The following editorial was published in the February 12 biweekly edition of the Budapest Business Journal.
This is one of those times when it is a good idea to listen to what our teachers tell us. Educators around the country are sounding the alarm about the deteriorating state of our country’s schools, and the problem is bigger than poor pay.
While they note the need for more funds, the teachers and their union say they are more concerned about the system of centralized administration that has been put in place since 2010. Given the growing concern among local businesses about the shrinking pool of well-trained workers in Hungary, this is a problem worthy of our attention. The future of our children is at stake, and so is the country’s ability to remain competitive.
The problem with funding is obvious enough: According to a 2015 report from the Organization for Economic Co-operation and Development: “Annual expenditure per student by education institution in Hungary, from primary to tertiary level, is one of the lowest of all OECD counties: $5,564 compared to an average $10,220.” The report also notes that spending on education in Hungary has dropped steadily since 2008.
Teachers say that the lack of funding means they go without printer cartridges in their offices, and they have to buy their own chalk. Because they are so poorly compensated – with teachers earning less than half the pay of a typical worker with similar qualifications – we are losing many of the most capable educators to other lines of work.
As low as their pay may be, teachers seem even more upset about the problems with centralization. In 2010, the newly elected Fidesz government used its two-thirds majority in Parliament to pass dramatic reforms to the way education is administered. Given the declining performance of Hungarian students on international standardized tests, reform was definitely needed. Unfortunately, the solution may have made things worse.

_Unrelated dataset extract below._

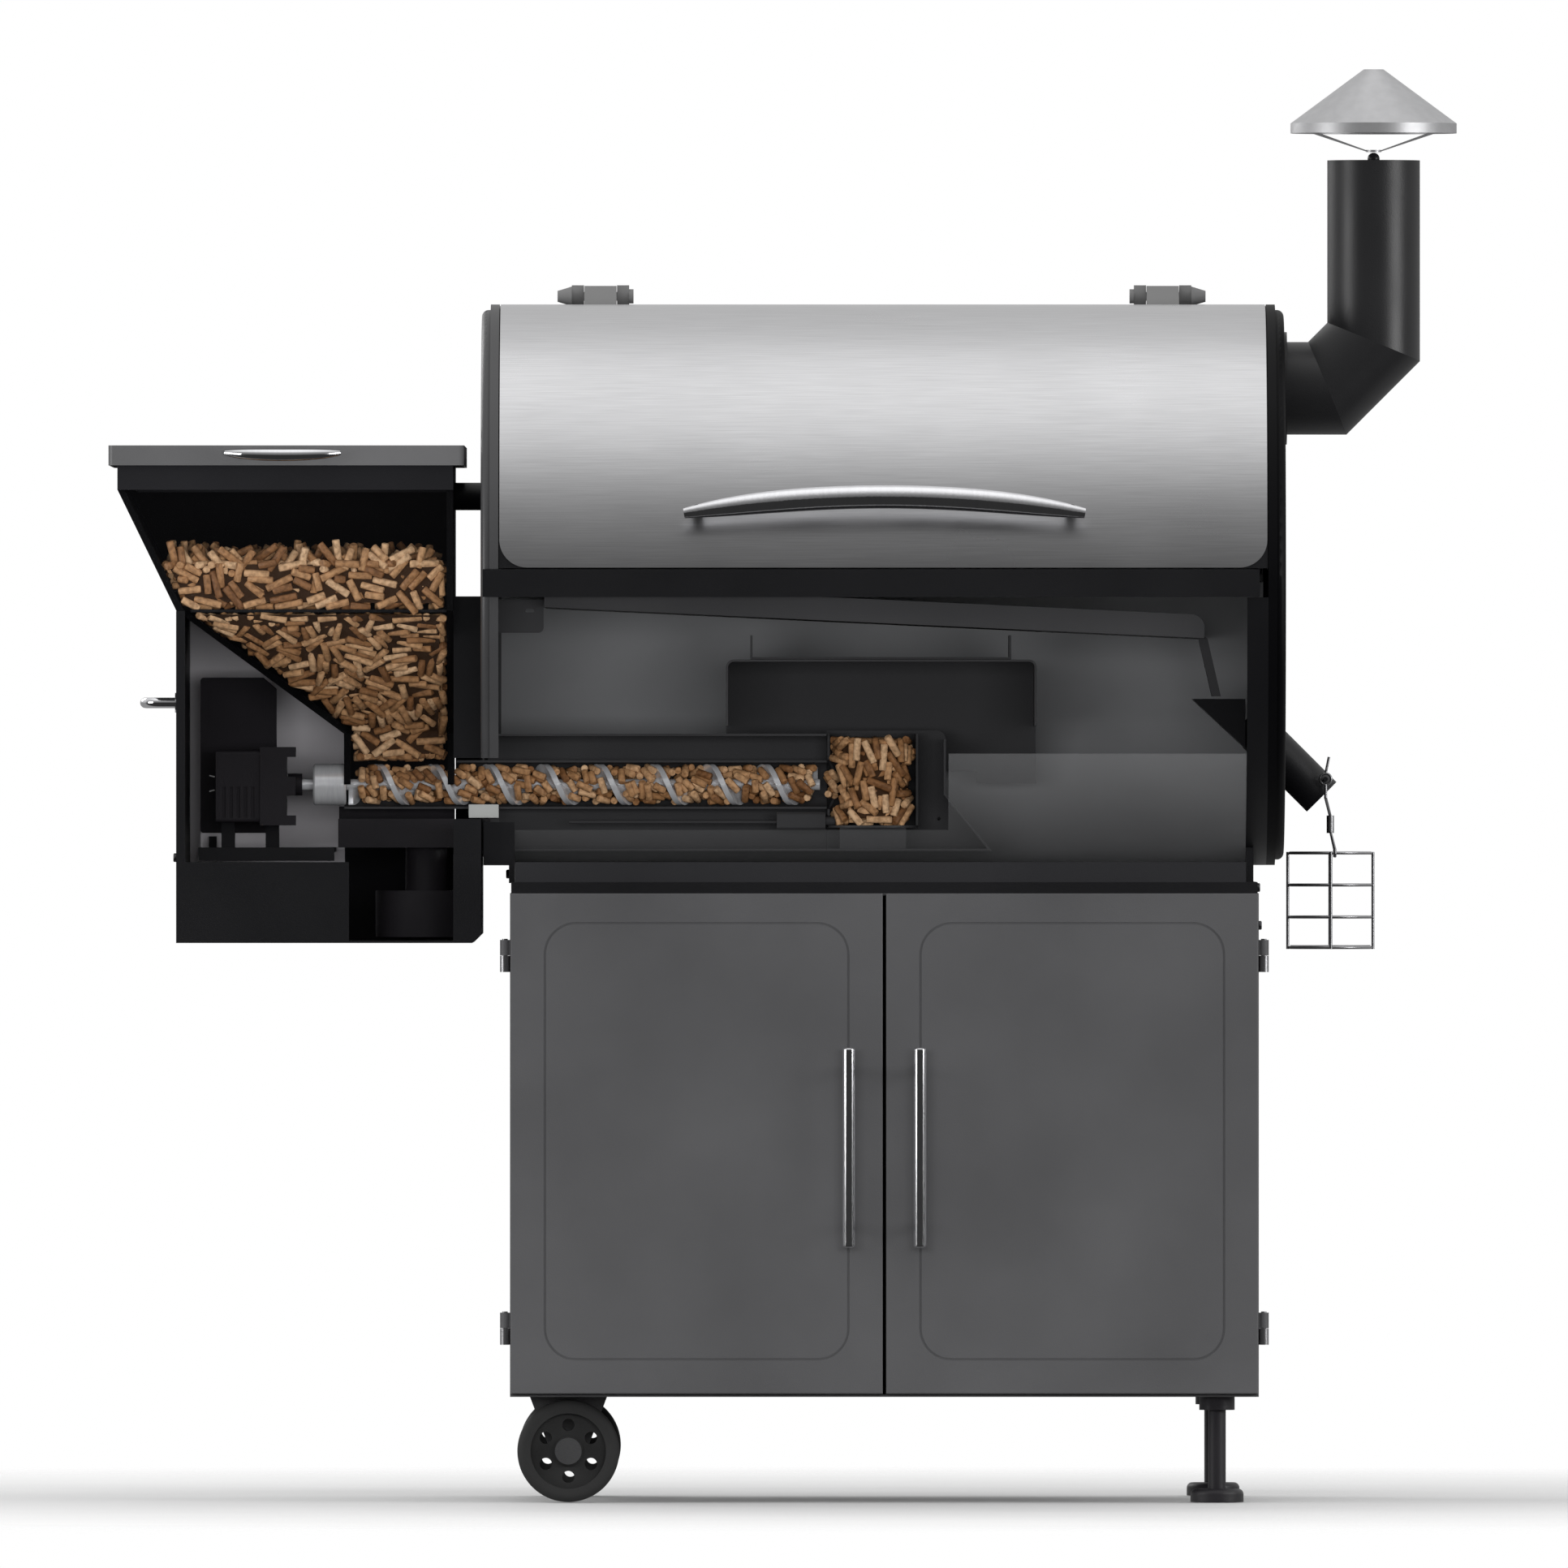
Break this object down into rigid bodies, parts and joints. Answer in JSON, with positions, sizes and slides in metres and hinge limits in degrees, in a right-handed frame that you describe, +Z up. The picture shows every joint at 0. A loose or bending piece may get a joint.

The changes in education were handled like many changes ushered in under the current government: through centralization and the establishment of a top-down system. Critics of the government would say that this tendency to take control of everything from education to energy is a plain abuse of power by the leadership. Government officials generally argue that they are taking more control because they need professional leadership and tighter reins to fix broken systems.
Whatever the real reason, giving a few people too much power over education increases the risk that they misuse that power and ignore the vital input of professional educators in the field.
This seems to be one of the main complaints from teachers, who say they do not have enough freedom to develop a good curriculum. Educators maintain that the long list of required, standardized lessons forces teachers and students to waste a lot of time on unnecessary subjects. They also complain that the curriculum emphasizes memorization over critical thinking.
When it comes to the textbooks, it would certainly appear that the critics who see an abuse of power have a point: In 2014, the publishing industry was in an uproar over the plan to let central authorities choose a limited group of textbooks that schools were allowed to use. The charges that the lucky publishers of those books were chosen on the basis of patronage gained credence when the books came out at the beginning of the school year and were found to be full of errors, inaccuracies and – in some cases – bizarre subjective information passed off as objective fact.
The government has said it will seek to improve teachers’ pay, slightly. But the teachers have made it clear that the problems with education cannot be bought off cheaply. It is time we listen to what our teachers are saying: Professional educators on the local level need to be allowed to make more of the decisions about schooling, and the government and citizens need to be ready to spend more on education. If we cannot make that investment, we will cheat our children, and deprive our businesses of the capable labor they need.